SHOW PARAMETERS LIKE 'STATEMENT_TIMEOUT_IN_SECONDS' IN ACCOUNT;
SHOW PARAMETERS LIKE 'STATEMENT_TIMEOUT_IN_SECONDS' IN WAREHOUSE <warehouse-name>;
SHOW PARAMETERS LIKE 'STATEMENT_TIMEOUT_IN_SECONDS' IN USER <username>;

The following query aggregates the percentage of data scanned from the ephemeral storage layer (cache) across all queries broken out by warehouse. Warehouses running querying/reporting workloads with a low percentage of data returned from caches indicate optimization opportunities (because warehouses may be suspending too quickly).

SELECT WAREHOUSE_NAME
,COUNT(*) AS QUERY_COUNT
,SUM(BYTES_SCANNED) AS BYTES_SCANNED
,SUM(BYTES_SCANNED*PERCENTAGE_SCANNED_FROM_CACHE) AS BYTES_SCANNED_FROM_CACHE
,SUM(BYTES_SCANNED*PERCENTAGE_SCANNED_FROM_CACHE) / SUM(BYTES_SCANNED) AS PERCENT_SCANNED_FROM_CACHE
FROM "SNOWFLAKE"."ACCOUNT_USAGE"."QUERY_HISTORY"
WHERE START_TIME >= dateadd(month,-1,current_timestamp())
AND BYTES_SCANNED > 0
GROUP BY 1
ORDER BY 5
;

“Warm pools” of running VMs to realize an “instant-on” experience

Virtual Machines (VMs) provide the requisite multi-tenant security and resource isolation — this is detailed in a subsequent section. However, since VMs are slow to start up (order of tens of seconds), cold starting them is not conducive to realize an instant-on experience. To work around this limitation, we use free pools of pre-started running VMs to sidestep the slow VM launch times and ameliorate any possible capacity challenges issues in (usually smaller) cloud regions lacking liquidity of VMs used by Snowflake.

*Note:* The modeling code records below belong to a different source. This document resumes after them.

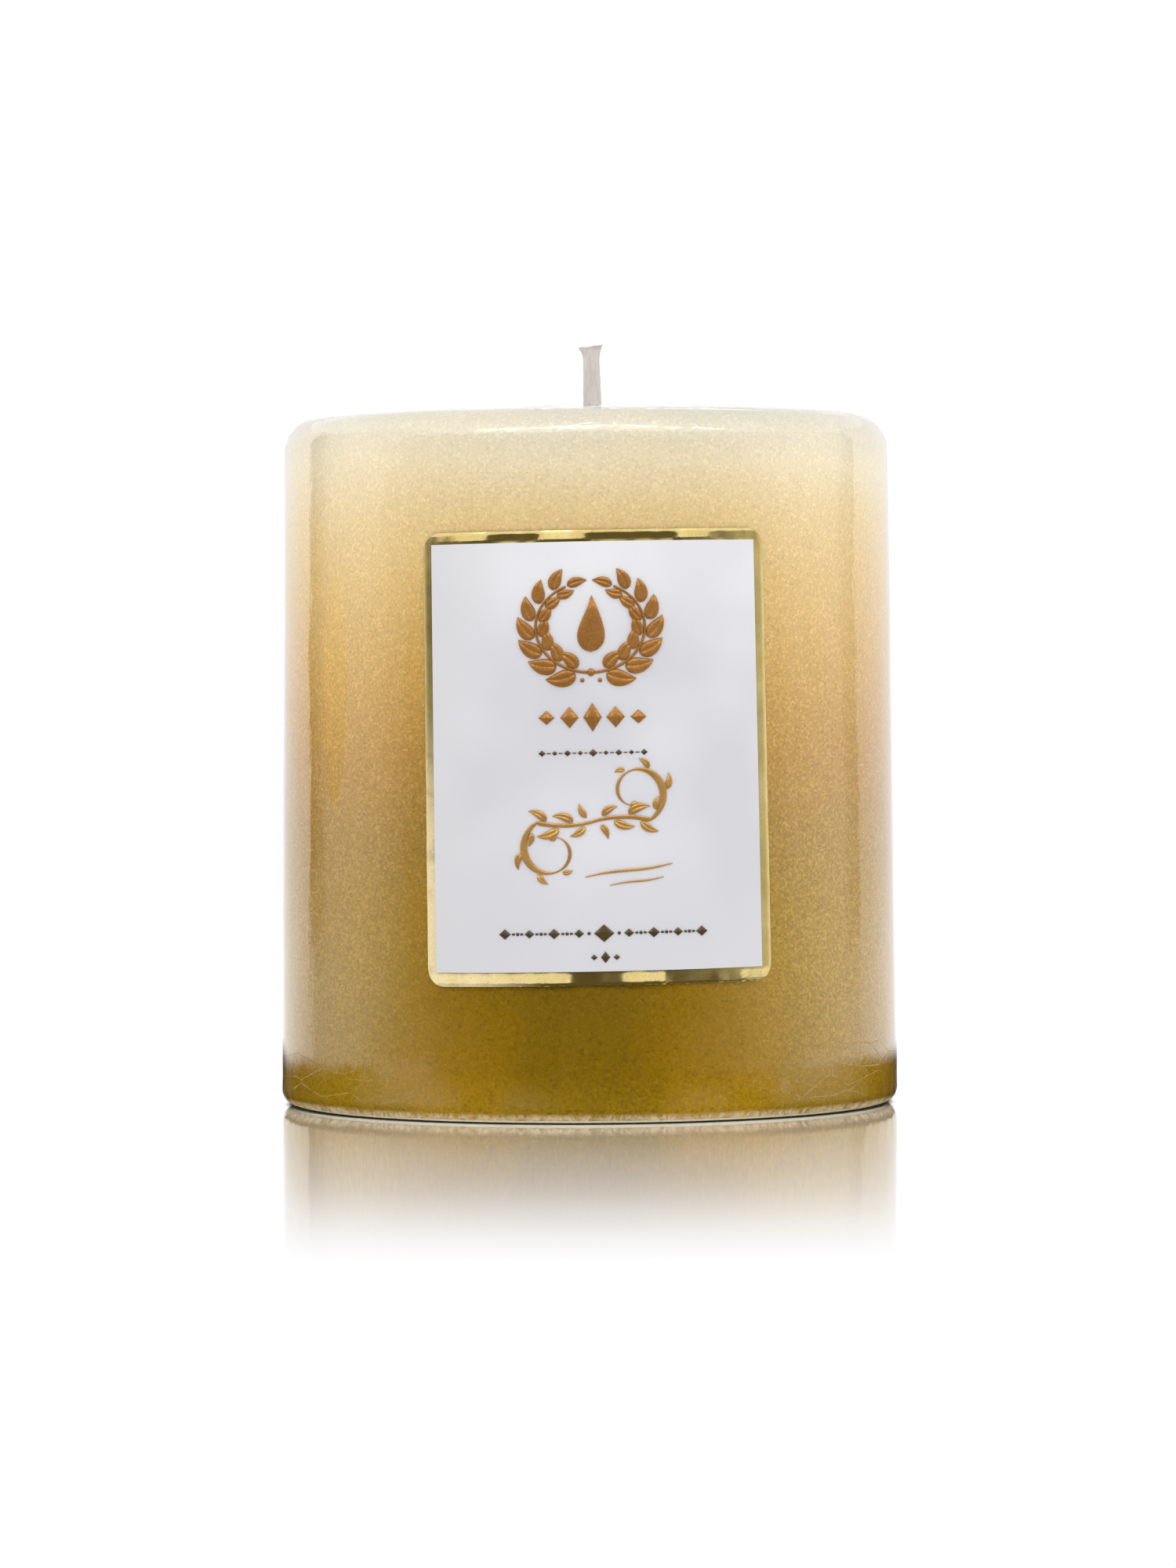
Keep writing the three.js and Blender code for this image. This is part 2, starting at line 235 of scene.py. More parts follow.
def bead_part(u, v, radius, lift=0.3, seg=20):
    """Low dome for berries and dots."""
    rings = [(1.0, 0.0), (1.0, 0.06), (0.93, 0.16), (0.78, 0.24), (0.5, 0.30), (0.22, 0.33)]
    verts, faces = [], []
    a = np.arange(seg) * 2 * math.pi / seg
    for scale, height in rings:
        h = MARK_LOW + height / 0.33 * lift if height else MARK_LOW
        x, y, z = on_side(u + radius * scale * np.cos(a), v + radius * scale * np.sin(a), np.full(seg, h))
        verts += list(zip(x, y, z))
    for i in range(len(rings) - 1):
        for j in range(seg):
            k = (j + 1) % seg
            faces.append((i * seg + j, i * seg + k, (i + 1) * seg + k, (i + 1) * seg + j))
    for row, h in ((0, MARK_LOW), (len(rings) - 1, MARK_LOW + lift)):
        centre = len(verts)
        x, y, z = on_side(np.array([u]), np.array([v]), np.array([h]))
        verts.append((x[0], y[0], z[0]))
        for j in range(seg):
            faces.append((row * seg + j, row * seg + (j + 1) % seg, centre))
    return verts, faces


def joined(name, parts, sharp=30.0):
    verts, faces = [], []
    for v, f in parts:
        off = len(verts)
        verts += v
        faces += [tuple(i + off for i in face) for face in f]
    return finish_mesh(name, verts, faces, sharp)


def place(obj, nodes, material):
    obj.data.materials.clear()
    obj.data.materials.append(material)
    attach(obj, "root")
    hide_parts(*nodes)
    return obj


# ---------------------------------------------------------------- material helpers

def srgb(r, g, b):
    out = []
    for c in (r, g, b):
        c = c / 255.0
        out.append(c / 12.92 if c <= 0.04045 else ((c + 0.055) / 1.055) ** 2.4)
    return (*out, 1.0)


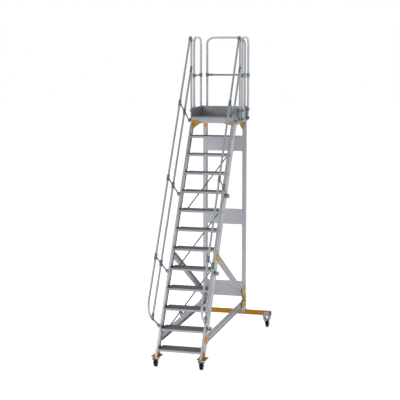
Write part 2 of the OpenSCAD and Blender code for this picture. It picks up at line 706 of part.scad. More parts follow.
for (side = sides) placed() stile(side);
for (n = [1:tread_count]) placed() tread(n);
placed() tread_end_caps();
placed() tread_bolts();
placed() deck_planks();
placed() platform_cross_beams();
placed() platform_side_beams();
placed() side_toe_boards();
placed() rear_toe_board();
for (side = sides) placed() post(side);
placed() back_panels();
placed() base_beam();
placed() beam_end_caps();
placed() post_foot_clamps();
placed() upper_braces();
placed() lower_braces();
placed() brace_brackets();
placed() platform_gussets();
placed() tie_rods();
for (side = sides) placed() handrail(side);
placed() mid_rails();
placed() rail_struts();
placed() strut_brackets();
placed() rail_clamps();
for (side = sides) placed() side_guard(side);
placed() rear_guard();
placed() side_guard_rails();
placed() rear_guard_rail();
placed() guard_clamps();
placed() leg_clamps();
placed() handrail_elbows();
placed() foot_brackets();
placed() caster_saddles();
placed() caster_plates();
placed() frame_bolts();
for (k = [0:3]) placed() at_caster(k) color(zinc) fork(k < 2);
for (k = [0:3]) placed() at_caster(k) color("black") wheel();
for (k = [0, 1]) placed() at_caster(k) color(zinc) brake_pedal();
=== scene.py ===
"""Looks of the rolling warehouse ladder: finished metalwork, fasteners, casters, materials and studio."""

import json
import math

import bmesh
import bpy
from mathutils import Matrix, Vector


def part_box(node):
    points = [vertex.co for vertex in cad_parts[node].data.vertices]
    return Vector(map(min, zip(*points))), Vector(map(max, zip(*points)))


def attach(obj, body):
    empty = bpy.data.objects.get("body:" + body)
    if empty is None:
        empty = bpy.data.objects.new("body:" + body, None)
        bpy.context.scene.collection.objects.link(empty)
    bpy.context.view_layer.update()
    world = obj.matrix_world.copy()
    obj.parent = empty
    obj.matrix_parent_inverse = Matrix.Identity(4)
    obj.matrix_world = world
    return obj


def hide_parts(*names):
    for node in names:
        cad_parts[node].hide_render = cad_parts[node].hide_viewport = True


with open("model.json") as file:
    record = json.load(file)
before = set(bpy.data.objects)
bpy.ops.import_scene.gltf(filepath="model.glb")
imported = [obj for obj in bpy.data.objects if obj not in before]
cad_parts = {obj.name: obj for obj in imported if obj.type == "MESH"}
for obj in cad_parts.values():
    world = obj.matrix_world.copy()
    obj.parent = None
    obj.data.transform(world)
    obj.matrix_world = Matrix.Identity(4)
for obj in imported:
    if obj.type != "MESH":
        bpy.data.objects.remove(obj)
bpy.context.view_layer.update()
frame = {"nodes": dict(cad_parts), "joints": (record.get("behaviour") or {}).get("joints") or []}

# Camera: place and direction in the object's own frame, and lens in millimetres
CAMERA_AT = (4.00548, -14.57377, 4.05843)
CAMERA_TURN = 15.49268
CAMERA_DOWN = 7.66620
LENS = 101.261
SENSOR = 36

MM = 0.001
SLOPE = math.radians(60)
SIDES = ("left", "right")
CORNERS = ("front_left", "front_right", "rear_left", "rear_right")
BODY = "ladder"

# Turns that bring the long direction of a piece onto the grain's own direction, X
ALONG_X = (0, 0, 0)
ALONG_Y = (0, 0, math.radians(-90))
ALONG_Z = (0, math.radians(90), 0)
UP_STAIRS = (-SLOPE, 0, math.radians(-90))

# Studio: the point most lights are aimed at, how far out the floor reaches, and how much it glows
STUDIO_MIDDLE = (0, 0, 1.8)
FLOOR_REACH = 60
FLOOR_GLOW = 0.62
# Name, place, aim, width in metres and power in watts of each soft light
LIGHTS = (
    ("key", (-5.5, -7.5, 7.5), STUDIO_MIDDLE, 5, 330),
    ("fill", (7.5, -6, 4), STUDIO_MIDDLE, 5, 60),
    ("rear", (2, 7, 6.5), STUDIO_MIDDLE, 5, 25),
    ("top", (0, 0, 9), (0, 0, 0), 6, 40),
)
# The surroundings go from grey at the foot of the stairs to white behind the ladder, at these shares of the way
SURROUND_GREY, GREY_UNTIL = (0.30, 0.31, 0.33), 0.45
SURROUND_WHITE, WHITE_FROM = (1, 1, 1), 0.93

# Distance between the cuts across the ribs of a walking surface
TOOTH = 0.011

# Mesh clean-up and shading, with angles in degrees
MERGE = 1e-6
COPLANAR = 0.8
SMOOTH_BELOW = 35
BEVEL_ABOVE = 38
BEVEL_STEPS = 2

# Grooves in the profiles: depth, slack in it, and the area in square metres that a groove's floor exceeds
GROOVE_DEPTH, GROOVE_SLACK, GROOVE_FACE = 1.5 * MM, 0.3 * MM, 0.002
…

Snowflake teams are bound by a demanding internal Service Level Objective (SLO) on lifecycle operations (such as start, stop, resume, suspend, scaling, etc.) to ensure an instant-on experience for customers. Aberrations from the SLO trigger on-call incident management workflows, post-incident analyses, and action items that are prioritized.

When user requests come in, running VMs in the free pool can be immediately assigned to virtual warehouses. However, to ensure efficient utilization of running VMs, accurate estimation of demand to size free pools optimally is important.

A predictive mechanism is used to size free pools which accounts for baseline demand as well as spikes that usually occur at the top-of-the-hour. Predictions are based on the historical demand for the same time slot in previous weeks while also accounting for prefetch duration to ensure timely VM provisioning and filtering of outliers due to one-off events to protect against over/under provisioning of free pool capacity.

Query Acceleration Service for on-demand bursts

Query Acceleration Service (QAS) enables another form of vertical scaling. It automatically adds compute capacity from the pool of running VMs for warehouses on an on-demand basis to offload & accelerate SQL queries . QAS is particularly useful for large table scans and/or handling bursty workload patterns.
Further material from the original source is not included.